We wanted to make a bold statement with this policy. We wanted to convey to our lawyers, and especially to millennial attorneys, that we care about them and their families and we are invested in them over the long term, including in any periods when they might have small children at home. To communicate this message, we decided to be a leader on this issue and a first-mover in an area we believe is extremely important. This new policy has been a part of firm discussions for about a year. Those discussions were centered on what we could do to create a culture of support, respect, retention and reward.

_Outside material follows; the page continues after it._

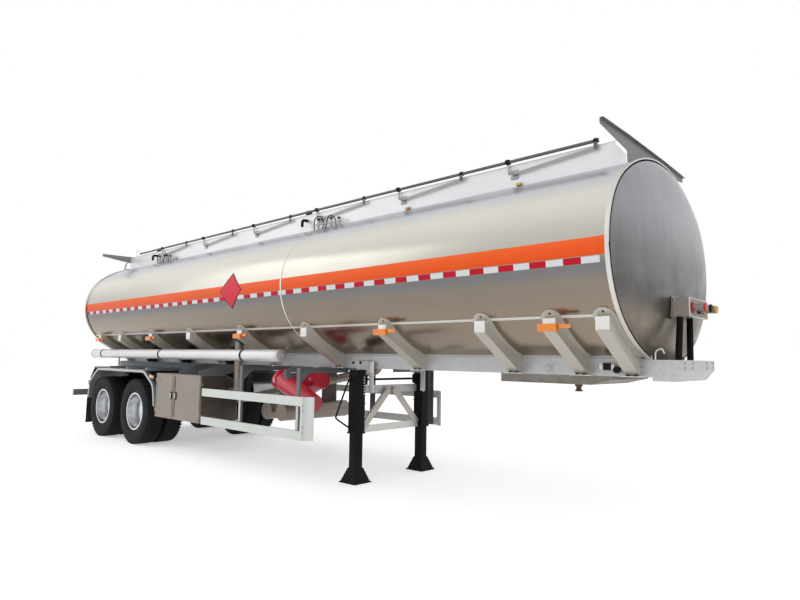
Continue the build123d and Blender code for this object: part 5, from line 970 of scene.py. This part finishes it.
class TRAILER_OT_connector_fittings(bpy.types.Operator):
    """Couplings, flange bolts, edges and handle of the connector box on the front head"""

    bl_idname = "trailer.connector_fittings"
    bl_label = "Connector fittings"

    def execute(self, context):
        low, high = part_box("connector_box")
        face, half, z = COUPLING_X, COUPLING_HALF - 0.003, COUPLING_Z
        red, yellow, black, edges, bolts = new_meshes(5)
        for bm, y in ((red, -0.160), (black, 0.0), (yellow, 0.160)):
            add_rod(bm, (face, y, z), (face + 0.016, y, z), 0.046, 24, bevel=0.004)
            start, end = (high[0] - 0.012, y, z), (high[0] + 0.006, y, z)
            add_rod(bm, start, end, 0.034, 20, bevel=0.004)
            at = (high[0] - 0.006, y + 0.026, z + 0.018)
            add_block(bm, at, (0.022, 0.040, 0.020), 0.004)
        for end in (-1, 1):
            y, rim = end * half, z + end * 0.077
            add_rod(edges, (face, y, z - 0.078), (face, y, z + 0.078), 0.004, 8)
            add_rod(edges, (face, -half, rim), (face, half, rim), 0.004, 8)
            for drop in (-0.062, 0.062):
                at = (5.283, end * (high[1] - 0.016), z + drop)
                add_bolt(bolts, at, (1, 0, 0), 0.010, 0.009)
        for y in (-0.24, -0.08, 0.08, 0.24):
            for drop in (-0.062, 0.062):
                add_bolt(bolts, (face, y, z + drop), (1, 0, 0), 0.007, 0.006)
        add_block(black, (5.345, 0.272, z), (0.070, 0.026, 0.070), 0.006)
        handle = ((5.345, 0.280, z), (5.345, 0.330, z), (5.410, 0.342, z + 0.045))
        pipe_along(black, handle, 0.011)
        start, end = (5.404, 0.341, z + 0.040), (5.424, 0.345, z + 0.056)
        add_rod(yellow, start, end, 0.016, bevel=0.004)
        finish_parts(
            ("red_coupling", red, "signal red", "case_red"),
            ("yellow_coupling", yellow, "yellow cap", "lamp_amber"),
            ("black_couplings", black, "black plastic", "valve_black"),
            ("connector_edges", edges, "pale stub", "aluminium_plain"),
            ("connector_bolts", bolts, "zinc bolt", "steel_grey"),
        )
        return {"FINISHED"}


class TRAILER_OT_frame_fittings(bpy.types.Operator):
    """Bolts, discs and caps on the frame rails and on the front bumper"""

    bl_idname = "trailer.frame_fittings"
    bl_label = "Frame fittings"

    def execute(self, context):
        low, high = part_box("front_bumper")
        discs, bolts, dark, rings, hook = new_meshes(5)
        plate_x, plate_z, cap_x, cap_z = 4.785, 1.400, 4.874, 1.373
        for _, side in SIDES:
            for x in (4.650, 5.085, 4.227, 3.992):
                add_ring(rings, (x, side * 0.4705, 1.375), (0, 1, 0), 0.028, 0.003, 28)
            add_block(dark, (plate_x, side * 0.474, plate_z), (0.070, 0.010, 0.060), 0.003)
            for along in (-0.052, 0.052):
                at = (plate_x + along, side * 0.475, plate_z)
                add_block(discs, at, (0.030, 0.012, 0.050), 0.004)
            start, end = (cap_x, side * 0.466, cap_z), (cap_x, side * 0.500, cap_z)
            add_rod(dark, start, end, 0.030, 20, bevel=0.005)
            for x in (5.17, 5.24, 5.31):
                for z in (1.345, 1.435):
                    add_bolt(bolts, (x, side * high[1], z), (0, side, 0), 0.009, 0.008)
        for y in (-0.40, -0.20, 0.20, 0.40):
            for z in (1.400, 1.440):
                add_bolt(bolts, (high[0], y, z), (1, 0, 0), 0.009, 0.008)
        path = ((5.172, 1.455), (5.172, 1.535), (5.225, 1.560), (5.245, 1.515))
        pipe_along(hook, [(x, -0.420, z) for x, z in path], 0.007, 0.025)
        finish_parts(
            ("bumper_hook", hook, "pale stub", "steel_grey"),
            ("frame_rings", rings, "grey post", "steel_grey"),
            ("frame_caps", discs, "pale stub", "aluminium_plain"),
            ("frame_bolts", bolts, "zinc bolt", "steel_grey"),
            ("frame_dark_fittings", dark, "black plastic", "steel_black"),
        )
        return {"FINISHED"}


class TRAILER_OT_cabinet_fittings(bpy.types.Operator):
    """Frames, latches and hinge plates on the two cabinet doors, and end panels that carry painted
    shade on the cabinet's ends
    """

    bl_idname = "trailer.cabinet_fittings"
    bl_label = "Cabinet fittings"

    def execute(self, context):
        face, middle, tall = DOOR_Y, (DOOR_LOW_Z + DOOR_HIGH_Z) / 2, DOOR_HIGH_Z - DOOR_LOW_Z
        for name, x0, x1, hinge in (("front", -1.434, -0.692, 1), ("rear", -1.998, -1.446, -1)):
            edges, dark, pale = new_meshes(3)
            for x in (x0 + 0.012, x1 - 0.012):
                add_block(edges, (x, face - 0.001, middle), (0.020, 0.004, tall), 0.0012)
            for z in (DOOR_LOW_Z + 0.012, DOOR_HIGH_Z - 0.012):
                size = (x1 - x0 - 0.044, 0.0036, 0.020)
                add_block(edges, ((x0 + x1) / 2, face - 0.0012, z), size, 0.0012)
            split = x0 + 0.030 if hinge == 1 else x1 - 0.030
            latch = split + hinge * 0.030
            add_block(dark, (split, face - 0.001, middle), (0.014, 0.004, tall - 0.05), 0.001)
            add_block(dark, (latch, face - 0.006, 0.850), (0.040, 0.014, 0.110), 0.004)
            add_rod(pale, (latch, face - 0.012, 0.870), (latch, face - 0.018, 0.870), 0.014, 20)
            add_block(pale, (latch, face - 0.016, 0.832), (0.018, 0.008, 0.050), 0.003)
            finish_parts(
                (f"door_frame_{name}", edges, "warm stainless", "stainless_warm"),
                (f"door_strip_{name}", dark, "black plastic", "steel_black"),
                (f"door_latch_{name}", pale, "pale stub", "steel_grey"),
                body=f"cabinet_door_{name}",
            )
        # Painted shade: thin panels in a darker copy of the cabinet's warm stainless, laid over
        # both end faces.
        panels = bmesh.new()
        for x, way in ((-0.680, 1), (-2.010, -1)):
            corners = [panels.verts.new((x - way * 0.001, y, z)) for y, z in CABINET_END]
            grown = bmesh.ops.extrude_face_region(panels, geom=[panels.faces.new(corners)])
            moved = [item for item in grown["geom"] if isinstance(item, bmesh.types.BMVert)]
            bmesh.ops.translate(panels, verts=moved, vec=(way * 0.003, 0, 0))
        finish_piece("cabinet_end_shade_panels", panels, "cabinet side", "stainless_warm")
        return {"FINISHED"}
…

I’m not aware of other law firms with a similar policy right now. If other firms start adopting similar policies, that would be a really great outcome (even if we lost our competitive advantage with respect to this particular policy).
What were the top reasons that sold this policy to the firm?
The policy is all about talent and all about the retention of that talent. In adopting this policy (and others), we have been working on ways to make our policies more gender neutral because sometimes eliminating that distinction can reap direct and indirect benefits to all of our attorneys. For female attorneys, this new policy can indirectly reduce unconscious bias and stigma that female attorneys may face during the years when they may be choosing to have children and during the time when they take leave – now that the men can (and we believe will) take the exact same leave. For example, a partner may need to staff an important matter or develop an important long-term relationship with a key firm client and may assume that a female attorney who’s 30-35 years old may be going to have children sometime soon. The partner may worry that she may be less reliable or unavailable during certain periods. The partner may instead choose to staff the matter with a male attorney around the same practice year, thinking there is no need to worry about him taking time off for family. With this new policy, the partner won’t be able to make that same assumption.
For male attorneys, this policy acknowledges that almost all of them in relationships are in two-career relationships and a large portion of those in relationships have children. We’ve seen that men, particularly millennial men, want to be more involved parents. It made sense for us to eliminate the primary caregiver definition and just say “you’re all caregivers” and “you should all get the benefit of a policy that allows you to spend more time with your young children.”
And for millennial attorneys, this policy encourages them to use benefits that may have been previously offered on an informal basis. I’ve noticed that sometimes millennial attorneys are hesitant to cobble together benefits or other flexibility that’s already built into our firm jobs even though a formal policy on a particular matter doesn’t exist. As such, they often won’t make requests outside of the set policy boundaries. Making it clear that these benefits are available will hopefully encourage more millennial attorneys to make use of them.
One item that I saw as particularly interesting is that the leave can be separated into two periods. In what instance do you expect to see someone use that option or find it helpful?
The firm recognizes that attorneys have different support systems and needs at different times. Maybe grandma is available to visit right after a baby is born or adopted, which means the attorney may wish to take less leave while grandma is there. The attorney may choose to use more leave time during the holidays when it may be busier due to family obligations. Or there it may be helpful for one spouse to take a few months off and then have the other spouse take time off later. Because attorneys are not required to take leave immediately after a baby is born or adopted, it allows them to decide what their needs are. It’s limited to two periods because taking multiple leaves can make it difficult to respond to practice needs or to sustain a successful “on-ramp” transition plan.
In addition to allowing men extended parental leave, do you believe this will also help with the stigma that male attorneys can face if they use parental leave?
Our male attorneys use their parental leave. Of course, a lot of things can vary among office locations, practice groups, etc. Certainly, in my practice group, whenever someone has a child, I strongly encourage that parent to take his leave. If he tries to say “well ,I’m only going to take this much,” I push him to take his full leave. I believe that having a good personal life makes you a better lawyer. Having the liaisons and career coaches involved in the new policy hopefully means there will be a whole support group encouraging people to take their full leaves and providing them with the tools to do so.
What have you seen as the hardest part of transitioning in and out of parental leave for attorneys? How will the new transition benefits, such as the parental leave liaison and career coach, assist with those obstacles?
I’ve had two children and have worked on many matters with attorneys that have taken leaves. Being too busy or too slow when you come back to work can create anxiety. At prior firms, when I took my leave, I spoke to an HR person who was familiar with the leave guidelines but who had no idea what was going on in my practice group and certainly wasn’t involved in making work assignments. The purpose of the career coach and leave liaison is to reduce that anxiety by having people working directly with you and your practice group leader to keep you balanced and make for a successful transition. For example, a few weeks before an attorney returns, the leave liaison may start working with an attorney’s practice group leader to make sure the attorney has assignments lined up upon return – enough to stay busy but not so much that the attorney is overwhelmed with work and the demands of a new baby.